### PROBLEM DESCRIPTION
Each entry in the listing below should be restated word for word.

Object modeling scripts
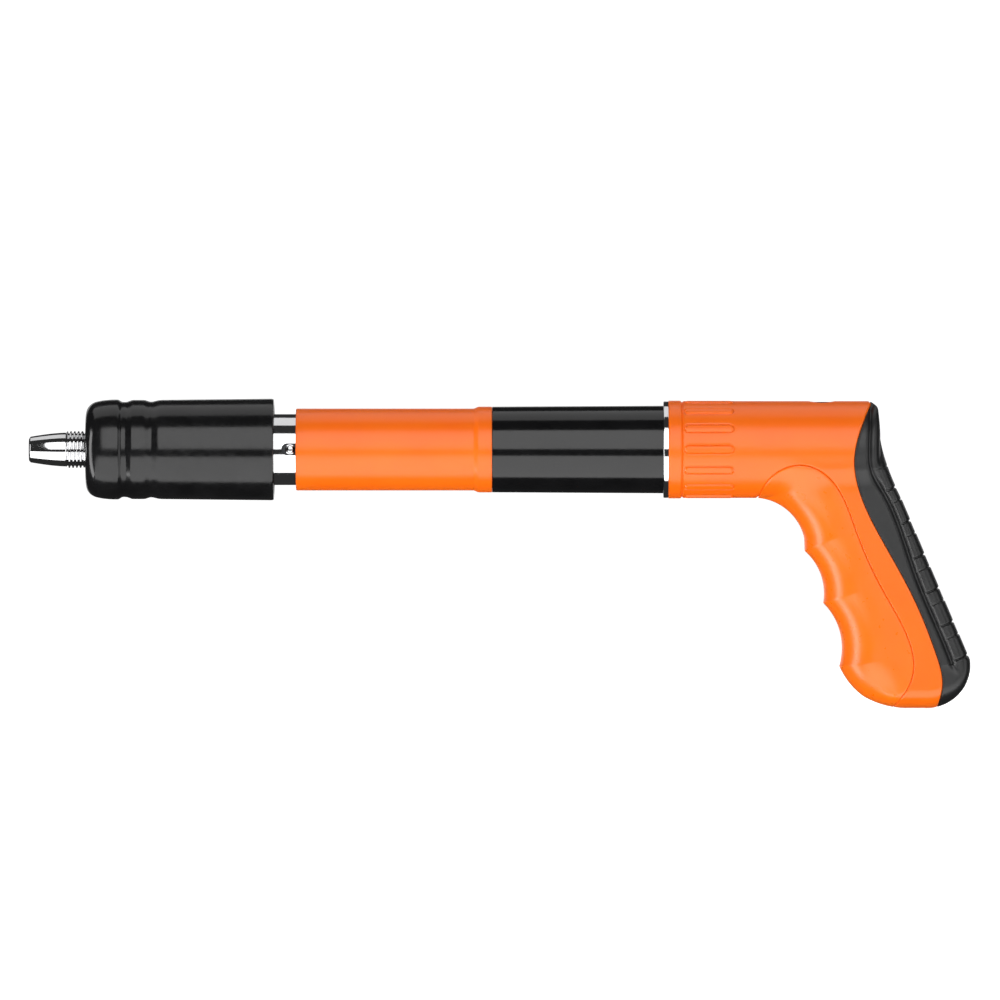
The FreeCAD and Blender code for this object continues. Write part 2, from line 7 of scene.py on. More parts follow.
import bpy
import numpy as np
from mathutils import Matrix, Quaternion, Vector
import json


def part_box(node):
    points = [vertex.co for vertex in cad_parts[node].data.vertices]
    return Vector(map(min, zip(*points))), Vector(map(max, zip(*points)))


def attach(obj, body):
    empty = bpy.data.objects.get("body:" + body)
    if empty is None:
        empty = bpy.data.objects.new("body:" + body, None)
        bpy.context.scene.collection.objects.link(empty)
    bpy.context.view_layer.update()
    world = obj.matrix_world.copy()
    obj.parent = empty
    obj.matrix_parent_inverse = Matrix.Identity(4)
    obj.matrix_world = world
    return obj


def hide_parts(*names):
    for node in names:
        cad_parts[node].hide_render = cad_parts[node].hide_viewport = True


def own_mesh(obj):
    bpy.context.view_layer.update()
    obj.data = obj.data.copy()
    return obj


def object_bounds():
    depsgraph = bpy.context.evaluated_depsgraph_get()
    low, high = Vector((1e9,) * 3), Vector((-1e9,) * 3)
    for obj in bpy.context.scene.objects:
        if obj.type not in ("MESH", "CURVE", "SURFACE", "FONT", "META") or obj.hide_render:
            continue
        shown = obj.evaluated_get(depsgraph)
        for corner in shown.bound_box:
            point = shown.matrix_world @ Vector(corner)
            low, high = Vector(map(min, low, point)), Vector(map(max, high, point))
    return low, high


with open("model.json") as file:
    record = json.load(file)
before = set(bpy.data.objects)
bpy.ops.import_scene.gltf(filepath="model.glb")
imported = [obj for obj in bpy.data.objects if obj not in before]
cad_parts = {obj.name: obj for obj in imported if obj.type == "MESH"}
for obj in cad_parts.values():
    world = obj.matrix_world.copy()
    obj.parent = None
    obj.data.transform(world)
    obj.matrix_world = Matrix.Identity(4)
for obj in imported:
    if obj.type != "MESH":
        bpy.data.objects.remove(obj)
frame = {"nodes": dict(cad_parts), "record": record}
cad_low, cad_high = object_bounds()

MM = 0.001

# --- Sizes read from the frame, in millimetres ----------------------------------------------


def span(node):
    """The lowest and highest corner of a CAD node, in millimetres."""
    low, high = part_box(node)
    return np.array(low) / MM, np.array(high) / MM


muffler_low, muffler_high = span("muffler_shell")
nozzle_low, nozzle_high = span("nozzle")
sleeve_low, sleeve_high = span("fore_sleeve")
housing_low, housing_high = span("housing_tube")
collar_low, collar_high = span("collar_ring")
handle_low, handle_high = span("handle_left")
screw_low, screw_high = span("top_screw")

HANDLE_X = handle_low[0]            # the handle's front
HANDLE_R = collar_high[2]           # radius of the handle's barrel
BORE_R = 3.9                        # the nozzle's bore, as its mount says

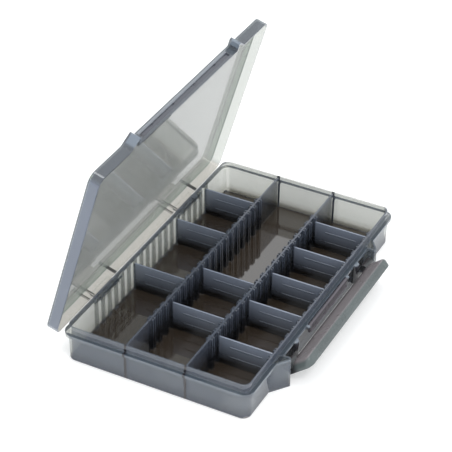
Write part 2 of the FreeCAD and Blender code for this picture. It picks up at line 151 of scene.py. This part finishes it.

### FULL OUTPUT
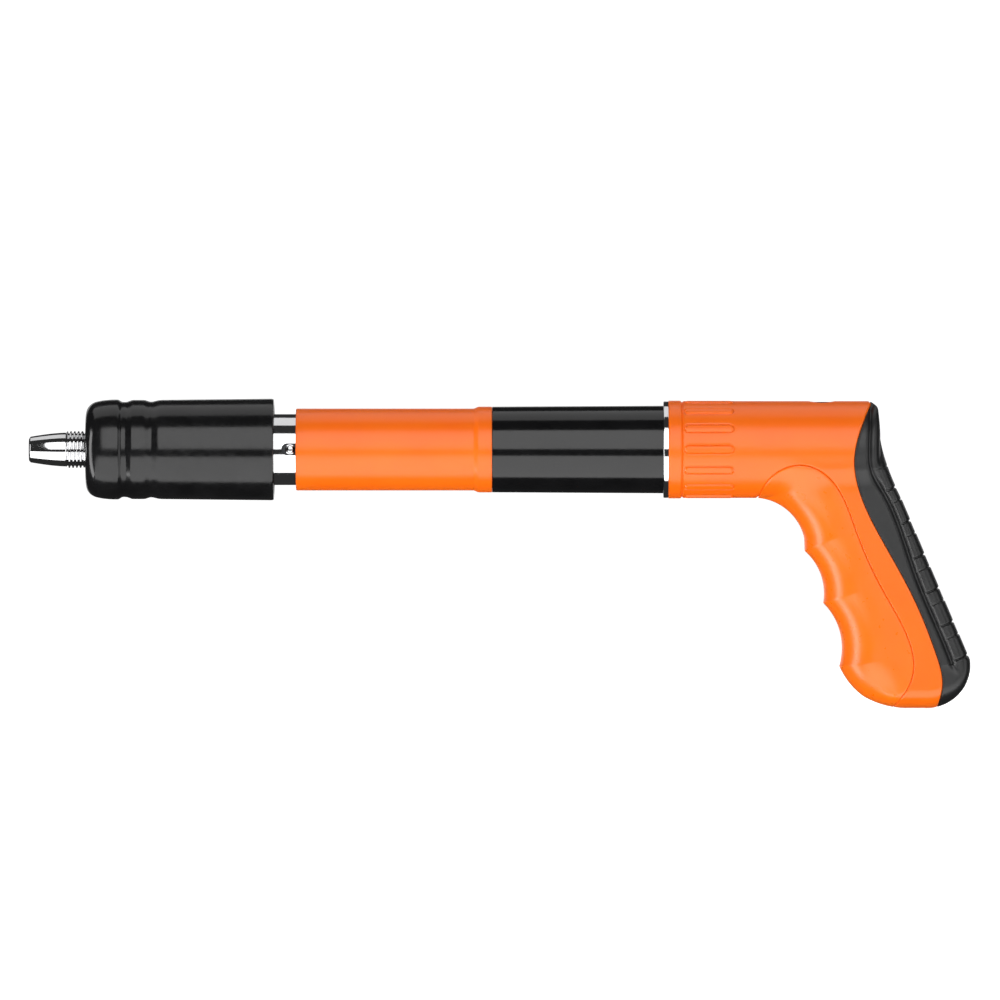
The FreeCAD and Blender code for this object continues. Write part 2, from line 7 of scene.py on. More parts follow.
import bpy
import numpy as np
from mathutils import Matrix, Quaternion, Vector
import json


def part_box(node):
    points = [vertex.co for vertex in cad_parts[node].data.vertices]
    return Vector(map(min, zip(*points))), Vector(map(max, zip(*points)))


def attach(obj, body):
    empty = bpy.data.objects.get("body:" + body)
    if empty is None:
        empty = bpy.data.objects.new("body:" + body, None)
        bpy.context.scene.collection.objects.link(empty)
    bpy.context.view_layer.update()
    world = obj.matrix_world.copy()
    obj.parent = empty
    obj.matrix_parent_inverse = Matrix.Identity(4)
    obj.matrix_world = world
    return obj


def hide_parts(*names):
    for node in names:
        cad_parts[node].hide_render = cad_parts[node].hide_viewport = True


def own_mesh(obj):
    bpy.context.view_layer.update()
    obj.data = obj.data.copy()
    return obj


def object_bounds():
    depsgraph = bpy.context.evaluated_depsgraph_get()
    low, high = Vector((1e9,) * 3), Vector((-1e9,) * 3)
    for obj in bpy.context.scene.objects:
        if obj.type not in ("MESH", "CURVE", "SURFACE", "FONT", "META") or obj.hide_render:
            continue
        shown = obj.evaluated_get(depsgraph)
        for corner in shown.bound_box:
            point = shown.matrix_world @ Vector(corner)
            low, high = Vector(map(min, low, point)), Vector(map(max, high, point))
    return low, high


with open("model.json") as file:
    record = json.load(file)
before = set(bpy.data.objects)
bpy.ops.import_scene.gltf(filepath="model.glb")
imported = [obj for obj in bpy.data.objects if obj not in before]
cad_parts = {obj.name: obj for obj in imported if obj.type == "MESH"}
for obj in cad_parts.values():
    world = obj.matrix_world.copy()
    obj.parent = None
    obj.data.transform(world)
    obj.matrix_world = Matrix.Identity(4)
for obj in imported:
    if obj.type != "MESH":
        bpy.data.objects.remove(obj)
frame = {"nodes": dict(cad_parts), "record": record}
cad_low, cad_high = object_bounds()

MM = 0.001

# --- Sizes read from the frame, in millimetres ----------------------------------------------


def span(node):
    """The lowest and highest corner of a CAD node, in millimetres."""
    low, high = part_box(node)
    return np.array(low) / MM, np.array(high) / MM


muffler_low, muffler_high = span("muffler_shell")
nozzle_low, nozzle_high = span("nozzle")
sleeve_low, sleeve_high = span("fore_sleeve")
housing_low, housing_high = span("housing_tube")
collar_low, collar_high = span("collar_ring")
handle_low, handle_high = span("handle_left")
screw_low, screw_high = span("top_screw")

HANDLE_X = handle_low[0]            # the handle's front
HANDLE_R = collar_high[2]           # radius of the handle's barrel
BORE_R = 3.9                        # the nozzle's bore, as its mount says

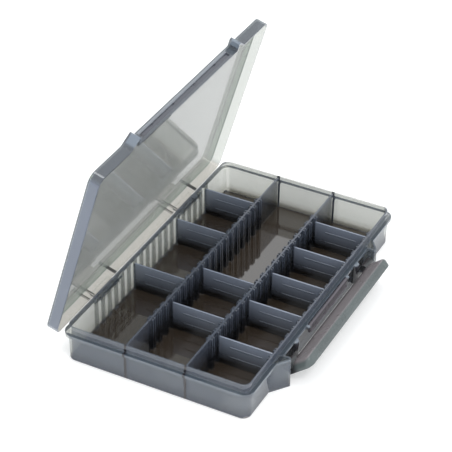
Write part 2 of the FreeCAD and Blender code for this picture. It picks up at line 151 of scene.py. This part finishes it.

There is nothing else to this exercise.